▶ _Exercise brief_: Copy the data below exactly.

....

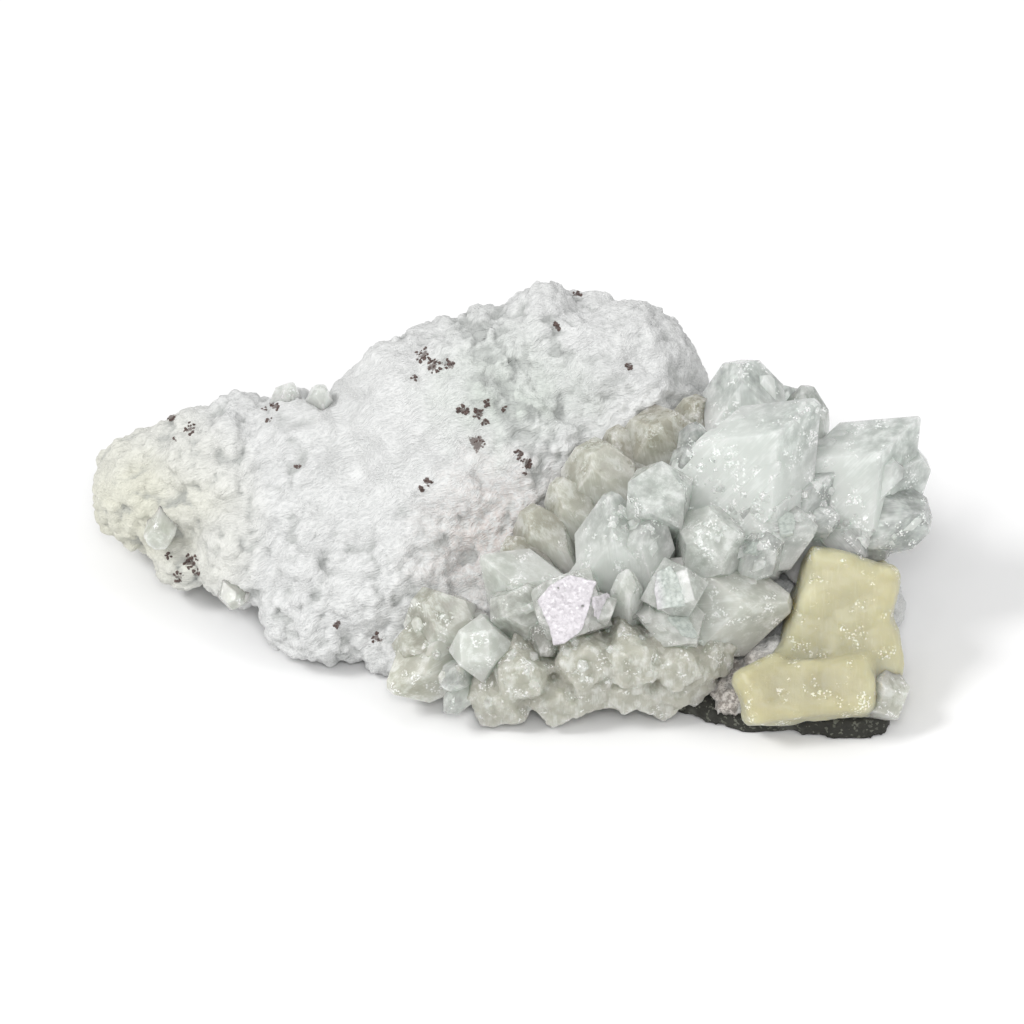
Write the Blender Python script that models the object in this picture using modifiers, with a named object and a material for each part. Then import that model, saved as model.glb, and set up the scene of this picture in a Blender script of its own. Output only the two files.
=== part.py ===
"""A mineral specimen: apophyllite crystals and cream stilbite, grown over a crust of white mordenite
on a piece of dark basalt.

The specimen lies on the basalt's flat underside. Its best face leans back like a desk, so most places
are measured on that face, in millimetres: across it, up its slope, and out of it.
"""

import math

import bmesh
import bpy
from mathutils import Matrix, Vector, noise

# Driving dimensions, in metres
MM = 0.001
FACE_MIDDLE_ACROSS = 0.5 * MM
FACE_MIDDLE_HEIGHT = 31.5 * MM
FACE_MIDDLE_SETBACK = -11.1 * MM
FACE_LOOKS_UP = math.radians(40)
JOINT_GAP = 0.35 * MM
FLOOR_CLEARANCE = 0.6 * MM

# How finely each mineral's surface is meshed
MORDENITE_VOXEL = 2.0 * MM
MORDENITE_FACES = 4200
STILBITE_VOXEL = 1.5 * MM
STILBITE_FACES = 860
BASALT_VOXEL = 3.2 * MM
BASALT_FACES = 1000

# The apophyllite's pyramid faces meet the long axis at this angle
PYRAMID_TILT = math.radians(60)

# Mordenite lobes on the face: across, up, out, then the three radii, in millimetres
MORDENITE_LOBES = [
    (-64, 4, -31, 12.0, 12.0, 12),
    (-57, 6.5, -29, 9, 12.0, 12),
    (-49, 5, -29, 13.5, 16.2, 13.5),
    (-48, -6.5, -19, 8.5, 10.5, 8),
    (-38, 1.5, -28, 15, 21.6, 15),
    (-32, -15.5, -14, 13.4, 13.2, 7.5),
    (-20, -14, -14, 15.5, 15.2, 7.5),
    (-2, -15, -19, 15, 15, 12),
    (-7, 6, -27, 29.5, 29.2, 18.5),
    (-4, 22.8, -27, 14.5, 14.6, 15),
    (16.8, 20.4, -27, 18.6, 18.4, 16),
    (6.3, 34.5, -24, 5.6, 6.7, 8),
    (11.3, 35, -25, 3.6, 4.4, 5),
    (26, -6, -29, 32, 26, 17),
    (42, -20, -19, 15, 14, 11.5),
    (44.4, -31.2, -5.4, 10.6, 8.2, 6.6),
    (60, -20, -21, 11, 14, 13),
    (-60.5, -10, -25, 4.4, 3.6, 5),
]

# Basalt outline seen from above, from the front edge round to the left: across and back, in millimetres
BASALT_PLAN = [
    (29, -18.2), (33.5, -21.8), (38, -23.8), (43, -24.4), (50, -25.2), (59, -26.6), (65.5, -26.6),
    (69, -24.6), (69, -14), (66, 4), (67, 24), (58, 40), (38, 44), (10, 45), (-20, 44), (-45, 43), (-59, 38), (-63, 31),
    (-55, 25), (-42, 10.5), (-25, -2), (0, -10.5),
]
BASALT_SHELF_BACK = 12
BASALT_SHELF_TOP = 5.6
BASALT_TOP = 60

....

▶ _Solution to this problem_:
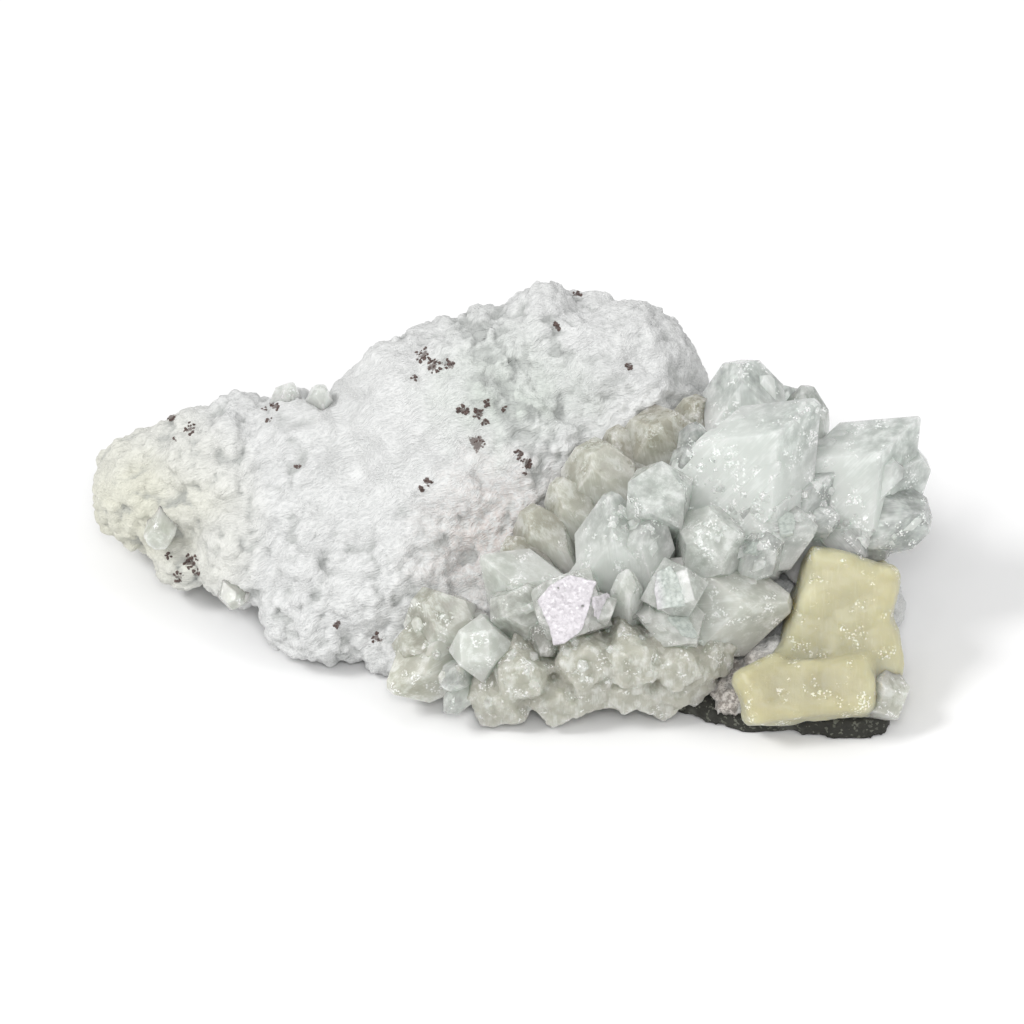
Write the Blender Python script that models the object in this picture using modifiers, with a named object and a material for each part. Then import that model, saved as model.glb, and set up the scene of this picture in a Blender script of its own. Output only the two files.
=== part.py ===
"""A mineral specimen: apophyllite crystals and cream stilbite, grown over a crust of white mordenite
on a piece of dark basalt.

The specimen lies on the basalt's flat underside. Its best face leans back like a desk, so most places
are measured on that face, in millimetres: across it, up its slope, and out of it.
"""

import math

import bmesh
import bpy
from mathutils import Matrix, Vector, noise

# Driving dimensions, in metres
MM = 0.001
FACE_MIDDLE_ACROSS = 0.5 * MM
FACE_MIDDLE_HEIGHT = 31.5 * MM
FACE_MIDDLE_SETBACK = -11.1 * MM
FACE_LOOKS_UP = math.radians(40)
JOINT_GAP = 0.35 * MM
FLOOR_CLEARANCE = 0.6 * MM

# How finely each mineral's surface is meshed
MORDENITE_VOXEL = 2.0 * MM
MORDENITE_FACES = 4200
STILBITE_VOXEL = 1.5 * MM
STILBITE_FACES = 860
BASALT_VOXEL = 3.2 * MM
BASALT_FACES = 1000

# The apophyllite's pyramid faces meet the long axis at this angle
PYRAMID_TILT = math.radians(60)

# Mordenite lobes on the face: across, up, out, then the three radii, in millimetres
MORDENITE_LOBES = [
    (-64, 4, -31, 12.0, 12.0, 12),
    (-57, 6.5, -29, 9, 12.0, 12),
    (-49, 5, -29, 13.5, 16.2, 13.5),
    (-48, -6.5, -19, 8.5, 10.5, 8),
    (-38, 1.5, -28, 15, 21.6, 15),
    (-32, -15.5, -14, 13.4, 13.2, 7.5),
    (-20, -14, -14, 15.5, 15.2, 7.5),
    (-2, -15, -19, 15, 15, 12),
    (-7, 6, -27, 29.5, 29.2, 18.5),
    (-4, 22.8, -27, 14.5, 14.6, 15),
    (16.8, 20.4, -27, 18.6, 18.4, 16),
    (6.3, 34.5, -24, 5.6, 6.7, 8),
    (11.3, 35, -25, 3.6, 4.4, 5),
    (26, -6, -29, 32, 26, 17),
    (42, -20, -19, 15, 14, 11.5),
    (44.4, -31.2, -5.4, 10.6, 8.2, 6.6),
    (60, -20, -21, 11, 14, 13),
    (-60.5, -10, -25, 4.4, 3.6, 5),
]

# Basalt outline seen from above, from the front edge round to the left: across and back, in millimetres
BASALT_PLAN = [
    (29, -18.2), (33.5, -21.8), (38, -23.8), (43, -24.4), (50, -25.2), (59, -26.6), (65.5, -26.6),
    (69, -24.6), (69, -14), (66, 4), (67, 24), (58, 40), (38, 44), (10, 45), (-20, 44), (-45, 43), (-59, 38), (-63, 31),
    (-55, 25), (-42, 10.5), (-25, -2), (0, -10.5),
]
BASALT_SHELF_BACK = 12
BASALT_SHELF_TOP = 5.6
BASALT_TOP = 60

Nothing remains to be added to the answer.